Last I heard that it was not bay views anymore, but who knows


----------



## hnt4food (Oct 28, 2009)

its still bayview if you are talking about the one in West Point at the end of 300 North.


----------



## hossblur (Jun 15, 2011)

how do you contact them about possible membership?


----------



## dubob (Sep 8, 2007)

hossblur said:


> how do you contact them about possible membership?

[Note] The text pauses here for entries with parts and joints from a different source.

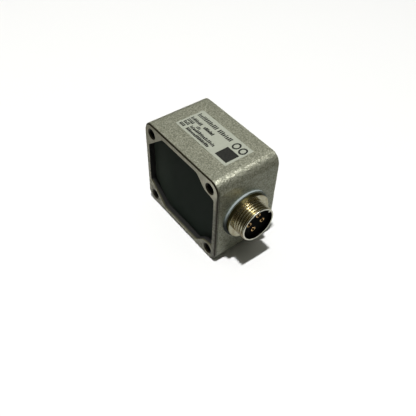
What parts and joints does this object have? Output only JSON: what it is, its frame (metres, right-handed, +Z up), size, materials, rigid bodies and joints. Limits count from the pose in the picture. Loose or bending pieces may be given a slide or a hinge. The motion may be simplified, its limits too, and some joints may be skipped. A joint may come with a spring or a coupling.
{
  "type": "laser cutting preamplifier sensor",
  "caption": "Small potted sensor box with a threaded multi-pole plug connector on one side, a coaxial input jack on the other and through holes at the corners of its open face.",
  "frame": {"origin": "middle of the housing's bottom face", "axes": "+X towards the threaded plug connector, -Y out of the open potted face, +Z up through the label"},
  "size_m": [0.0568, 0.025, 0.0361],
  "materials": {
    "powder_coated_aluminium": "silver-grey metallic powder coat with a fine speckle",
    "black_resin": "poured, smooth, semi-gloss",
    "label_film": "pale matt film",
    "gasket_rubber": "matt pale blue-grey",
    "nickel_plated_brass": "bright nickel plate",
    "connector_insulator": "moulded black",
    "gilt_brass": "gold plate",
    "tinned_copper": "bright tinned wire",
    "glass_epoxy": "green solder resist",
    "ptfe": "waxy white",
    "ferrite": "dark grey sintered",
    "chip_moulding": "black epoxy",
    "capacitor_moulding": "ochre moulded epoxy",
    "trimmer_ceramic": "fired ceramic",
    "chip_ceramic": "fired ceramic",
    "resistor_film": "glazed"
  },
  "bodies": {
    "root": {"housing": "powder_coated_aluminium", "potting": "black_resin", "label": "label_film", "sealing_gasket": "gasket_rubber", "connector_shell": "nickel_plated_brass", "connector_insert": "connector_insulator", "contact_1": "gilt_brass", "contact_2": "gilt_brass", "contact_3": "gilt_brass", "contact_4": "gilt_brass", "connector_nut": "nickel_plated_brass", "lead_wire_1": "tinned_copper", "lead_wire_2": "tinned_copper", "lead_wire_3": "tinned_copper", "lead_wire_4": "tinned_copper", "circuit_board": "glass_epoxy", "oscillator_coil": "ferrite", "amplifier_chip": "chip_moulding", "logic_chip": "chip_moulding", "voltage_regulator": "chip_moulding", "reservoir_capacitor": "capacitor_moulding", "trimmer_capacitor": "trimmer_ceramic", "chip_capacitor_1": "chip_ceramic", "chip_capacitor_2": "chip_ceramic", "chip_capacitor_3": "chip_ceramic", "chip_resistor_1": "resistor_film", "chip_resistor_2": "resistor_film", "chip_resistor_3": "resistor_film", "chip_resistor_4": "resistor_film", "coax_body": "gilt_brass", "coax_dielectric": "ptfe", "coax_contact": "gilt_brass", "coax_nut": "gilt_brass", "coax_lead": "tinned_copper"}
  },
  "joints": []
}
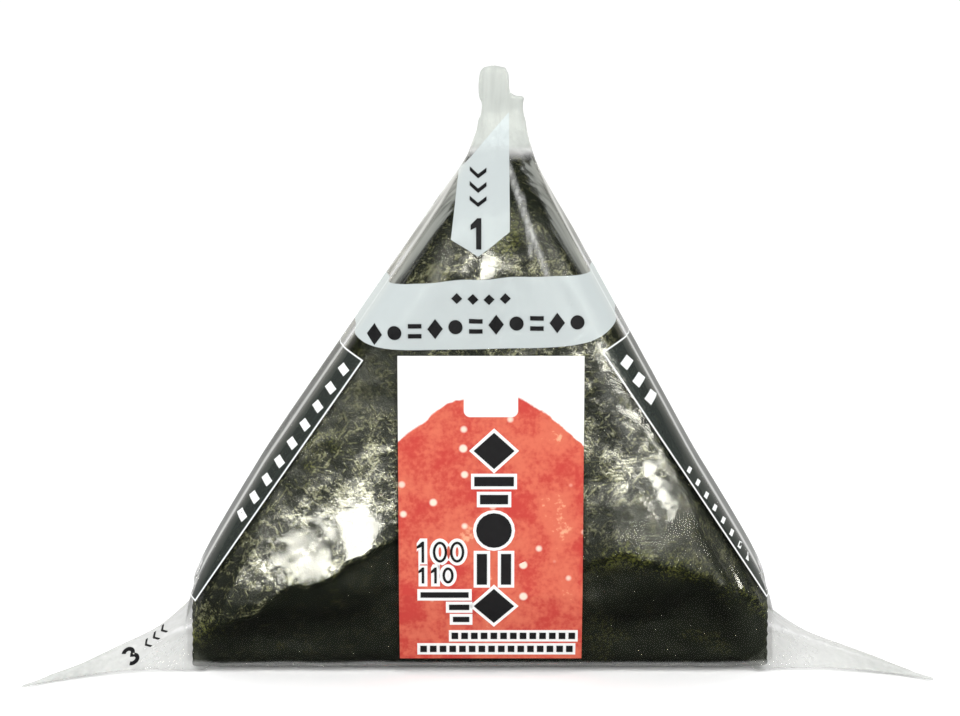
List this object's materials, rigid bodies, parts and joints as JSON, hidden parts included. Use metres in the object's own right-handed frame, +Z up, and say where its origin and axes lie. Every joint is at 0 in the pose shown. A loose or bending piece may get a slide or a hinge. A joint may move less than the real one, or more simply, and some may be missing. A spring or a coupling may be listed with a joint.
{
  "type": "wrapped onigiri rice ball",
  "caption": "Triangular rice ball in dried seaweed, sealed in clear film with a pinched tail, two foot ears and a paper label; it stands on its foot.",
  "frame": {"origin": "on the floor, under the middle of the whole pack with its ears", "axes": "+X to the right along the foot, seen from the front; the front with the label faces -Y; +Z up to the tail"},
  "size_m": [0.1424, 0.0418, 0.0953],
  "materials": {
    "nori": "dark green-black dried seaweed, crumpled, satin under the film",
    "clear_film": "thin clear film, glossy and finely wrinkled, hazy where it is doubled",
    "pale_print": "pale blue-grey ink on film",
    "dark_print": "dark translucent ink on film",
    "black_ink": "black ink",
    "white_ink": "white ink",
    "label_paper": "white coated label paper",
    "label_red": "red-orange ink on coated paper"
  },
  "bodies": {
    "root": {"film_pack": "nori", "paper_label": "label_paper"}
  },
  "joints": []
}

Bay View is a share holder club. To be a member, you need to own a share. They do not have leases available. Val Richins is the Vice-President of that club. Contact him for any further information.


----------



## hossblur (Jun 15, 2011)

Thanks, two follow ups though, do you have a number for Mr. Richins? Any idea how much a share costs out there?


----------



## dubob (Sep 8, 2007)

PM sent with number


----------



## Royal Retrievers (Nov 24, 2009)

Can I get a PM as well. Thanks for all of the information I appreciate it,


----------



## dubob (Sep 8, 2007)

Royal Retrievers said:


> Can I get a PM as well.


Done


----------



## go2thec2live (Aug 15, 2016)

Are you still interested in Bayview Duck Club?


----------



## hossblur (Jun 15, 2011)

sent a pm


----------



## Nomad21 (Oct 24, 2018)

dubob said:


> Done


Can I get a PM AS well?


----------



## shaner (Nov 30, 2007)

Small club, easy to access blinds.
Freezes fast due to small shallow ponds with not much water movement.
I believe it is Harold Crane to the west?
Bob is partly correct.: You must be a shareholder to hunt, or lease the share from the holder ( like what ‘hunt4food’ does).
Small area behind gate to store atv’s, decoy trailer, etc.
Shares vary widely in cost depending on level of sentimentality(as all duck club shares do...).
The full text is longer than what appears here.